Women and Justice: Keywords

Domestic Case Law

Young v. United Parcel Service Inc. Supreme Court of the United States (2015)

Employment discrimination

Plaintiff brought a claim of pregnancy discrimination alleging that her employer violated the Pregnancy Discrimination Act by refusing to accommodate her pregnancy related lifting restriction. The Supreme Court held that a petitioner may state a prima facie case of pregnancy discrimination according to the McDonnell Douglas Corp. v. Green burden-shifting framework by showing: (1) she belongs to a protected class; (2) she sought an accommodation; (3) the employer refused to accommodate her; and (4) the employer has accommodated others "similar in their ability or inability to work." If a petitioner makes out a prima facie case of discrimination, the employer may rebut with legitimate, nondiscriminatory reasons for refusing to accommodate the employee. The employee must then establish that the employer's justification is pre-textual. The Supreme Court determined that there was a question as to whether the UPS provided more favorable treatment to other employees under similar circumstances and remanded the case for judgment.
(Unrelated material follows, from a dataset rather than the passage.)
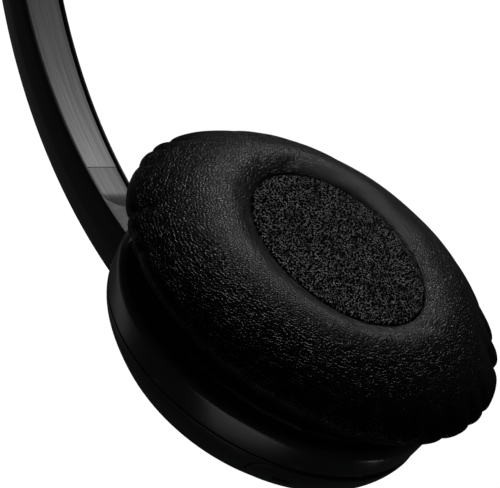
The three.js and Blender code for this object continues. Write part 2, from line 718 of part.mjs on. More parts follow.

Yousuf v. Fairview Health Services Court of Appeals for the Eighth Circuit (2015)

Gender discrimination

Plaintiff Khadara-Ayan Yousuf, a U.S. citizen and a Muslim woman of Somali national origin, sued her former employer, Fairview Health Services for discrimination based on race, sex, pregnancy, religion, and national origin in violation of Title VII, 42 U.S.C., and 42 U.S.C. § 1981. Fairview Health Services, her former employer, alleged that they terminated her employment when she allegedly did not return from a leave of absence. Plaintiff claimed discrimination as violations of Title VII and 42 U.S.C. §1982. She appealed the district court’s grant of summary judgment in favor of the defendant. The Court of Appeals partially vacated the judgment with respect to the sex and pregnancy discrimination citing that Title VII has been amended via the Pregnancy Discrimination Act to prohibit employers from discriminating against a woman for her capacity to become pregnant, not merely because she is pregnant.